Andrea’s work is a cast of himself, glowing white in a small dark room which you approach through black curtains. The feeling is of a morgue or perhaps an operating theatre.

“I try to keep it open (to interpretation)”, Andrea says. “My hope is that people will relate to the object.”

Fellow student Elliott Way, 22, has also endured traumatic times and now stands on the verge of monumental change. Born female, Elliott came out as transgender last September and has just started to take male hormones to help him towards becoming the man he is convinced he is.

Elliott, originally from Dorset, is finding art a great way to explore all the issues.

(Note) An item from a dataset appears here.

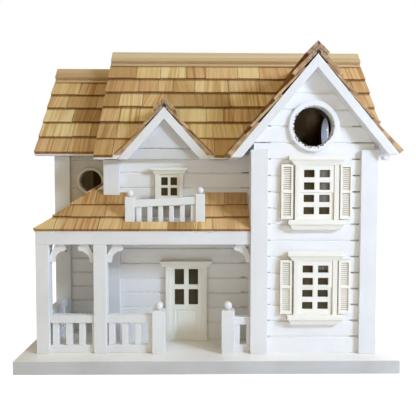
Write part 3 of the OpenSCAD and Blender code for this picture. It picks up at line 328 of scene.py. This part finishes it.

He started with textiles and then worked in print before moving into photography which he is using as a means to explore his own body.

“It has not been a fun year dealing with what is going on, but I feel like taking the photos and examining the body in close-up manner reassures me that even though this was the body I was born into, I don’t feel any less the man I feel I am.”

Chichester has been a supportive environment – and the course excellent: “I have loved it. It has just gone so quickly. It feels like yesterday that I was having the interviews. I have absolutely loved it here.”

The BA Fine Art Degree Show 2014 is on: Saturday, May 17 and Sunday, May 18, 11am to 5pm; Monday, May 19 to Friday, May 23, 11am to 6pm; and Saturday, May 24 and Sunday, May 25, 11am to 6pm in artOne, University of Chichester, Bishop Otter Campus, College Lane, Chichester, PO19 6PE.